Bene, se l’insegnamento balzacchiano è valido anche oggi - e ai tempi non c’erano né la televisione né i social… - allora si capisce il senso, ma soprattutto lo spessore della grottesca vicenda del generale Vannacci e dei suoi clamorosi successi editoriali, prima con “Il mondo al contrario” e poi con “Il coraggio vince”, e probabilmente in un prossimo futuro anche dei suoi trionfi politici. Niente di male e niente di pericoloso, per carità. Basta che si utilizzi la chiave di lettura giusta per analizzarlo. E quindi partiamo dai contenuti. Che però, come scriveva Balzac, non contano niente. E’ del tutto indifferente che il suo libro abbia un valore culturale oppure no (di valore ne ha pochissimo), che dica cose di destra o di sinistra (forse né una né l’altra: più che di “destra”, che nei paesi seri è una cosa seria, qui stiamo parlando di qualunquismo da Bar Sport), che sia scritto bene o male (diciamo che siamo a livelli di terza media). Qui l’unica cosa che conta è che il volto sia noto, visto che è un anno che passa da una televisione all’altra, da un media all’altro, da una presentazione all’altra, da una mega intervista a (una volta) autorevoli quotidiani a un’altra. E l’altra cosa che conta è che il generale abbia un “nemico famoso” e cioè la cosiddetta stampa di sinistra, la cosiddetta cultura da terrazza, la cosiddetta congrega da salotto, e poi i poteri forti, il politicamente corretto, il gender fluid, l’ideologia antinazionale e antipatriottica e bla bla bla.

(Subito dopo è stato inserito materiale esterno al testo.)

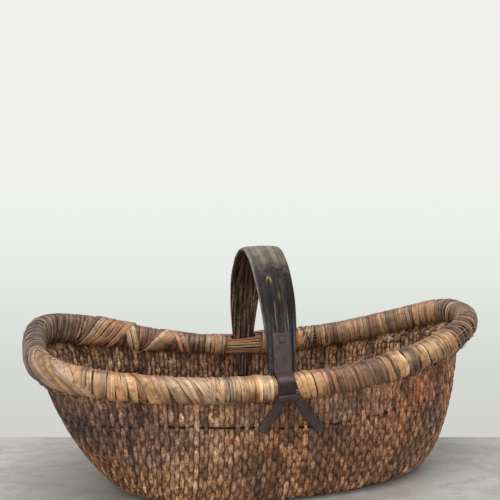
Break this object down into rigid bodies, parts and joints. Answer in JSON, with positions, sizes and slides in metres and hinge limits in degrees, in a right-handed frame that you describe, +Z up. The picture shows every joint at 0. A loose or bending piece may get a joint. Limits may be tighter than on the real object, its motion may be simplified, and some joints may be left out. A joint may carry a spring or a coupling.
{
  "type": "reed basket",
  "caption": "Long boat-shaped reed basket, higher at both ends, with a splint-bound rim and a fixed bent-wood strap handle held by forked iron straps.",
  "frame": {"origin": "middle of the basket's outline, on the surface that it stands on", "axes": "+X along the basket to its higher end, -Y to the front face in the picture, +Z up"},
  "size_m": [0.6008, 0.2791, 0.3092],
  "materials": {
    "woven_reed": "aged woven reed, matte brown with tan wear",
    "dark_cord": "dark twisted cord",
    "rim_rod": "peeled rods, grey brown",
    "rim_splint": "flat split cane, golden to grey brown, low sheen",
    "bent_wood": "dark bent wood, polished by hands",
    "forged_iron": "hand-forged iron, dull brown black"
  },
  "bodies": {
    "root": {"cap_rod_left": "rim_rod", "cap_rod_right": "rim_rod", "front_fork": "forged_iron", "front_rivet": "forged_iron", "front_strap": "forged_iron", "handle_bow": "bent_wood", "inner_hoop_rod_1": "rim_rod", "inner_hoop_rod_2": "rim_rod", "inner_hoop_rod_3": "rim_rod", "outer_hoop_rod_1": "rim_rod", "outer_hoop_rod_2": "rim_rod", "outer_hoop_rod_3": "rim_rod", "rear_fork": "forged_iron", "rear_rivet": "forged_iron", "rear_strap": "forged_iron", "rim_splint_01": "rim_splint", "rim_splint_02": "rim_splint", "rim_splint_03": "rim_splint", "rim_splint_04": "rim_splint", "rim_splint_05": "rim_splint", "rim_splint_06": "rim_splint", "rim_splint_07": "rim_splint", "rim_splint_08": "rim_splint", "rim_splint_09": "rim_splint", "rim_splint_10": "rim_splint", "rim_splint_11": "rim_splint", "rim_splint_12": "rim_splint", "rim_splint_13": "rim_splint", "rim_splint_14": "rim_splint", "rim_splint_15": "rim_splint", "rim_splint_16": "rim_splint", "rim_splint_17": "rim_splint", "rim_splint_18": "rim_splint", "rim_splint_19": "rim_splint", "rim_splint_20": "rim_splint", "rim_splint_21": "rim_splint", "rim_splint_22": "rim_splint", "rim_splint_23": "rim_splint", "rim_splint_24": "rim_splint", "waist_cord": "dark_cord", "woven_body": "woven_reed"}
  },
  "joints": []
}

Ma, attenzione, questa roba non riguarda certo solo Vannacci. In fondo, se ci pensate, con la Murgia, e stiamo parlando del fronte opposto, non è successa la stessa identica manfrina? Un volto noto (era sempre in televisione), un nemico potente (i fascisti, i razzisti, i maschilisti, i generali cattivi, i padroni ancora più cattivi, i politici cattivissimi) e tutto il resto del qualunquismo, questa volta di sinistra, e delle scempiaggini che hanno fatto galleggiare la povera Murgia sulle ali di un successo mediatico che, anche nel suo caso, non aveva nulla a che fare con i contenuti. Al Circo Barnum della repubblica delle banane non esiste alcuna differenza tra destra e sinistra, questa è la verità.
Ecco, se la chiave di lettura non è culturale, ma circense, allora va bene, allora tutto torna e tutto garantisce la godibilità dello spettacolo. Venghino, siori, venghino: Vannacci che è un cattolico di quelli di una volta, Vannacci che è un pezzo d’uomo, Vannacci che ha rischiato la fucilazione in Africa, Vannacci che ha rischiato il linciaggio sempre in Africa, Vannacci che ha rischiato la lapidazione ancora in Africa, Vannacci che butta il cuore oltre l’ostacolo, Vannacci che d’altra parte se una è negra è negra, Vannacci che svela le trame della lobby gay, Vannacci che sbugiarda le ideologie woke e green, Vannacci che difende la famiglia tradizionale, Vannacci che Mussolini era uno statista ma anche Stalin (e Lollobrigida?), Vannacci che le canta al consumismo, Vannacci che le canta a lorsignori, Vannacci che le canta pure alla Meloni che è carismatica ma forse lui è meglio, Vannacci in vestaglia, Vannacci con lo scolapasta in testa, Vannacci che guarisce la scrofola e la disforia con l’imposizione delle mani, Vannacci che accarezza bambini biondi, Vannacci che invade la Polonia, Vannacci che, parafrasando il Fellini di Amarcord, “cià due coglioni così!”.
Con tutto il contorno di nani, ballerine, dirigenti inamidate dell’Associazione Vedove Cattoliche, reduci impagliati di Curtatone e Montanara, contrammiragli in pensione, ex starlette di colore in disarmo che la Egonu sbaglia a querelarlo e, soprattutto, magistrati a loro volta a caccia di visibilità, che aprire un’inchiesta per odio razziale su uno che professa delle idee è una roba che può venire in mente solo ai magistrati. Le idee sono sacre e quindi non si processano. Neppure quelle di Vannacci. Anche se non ne ha.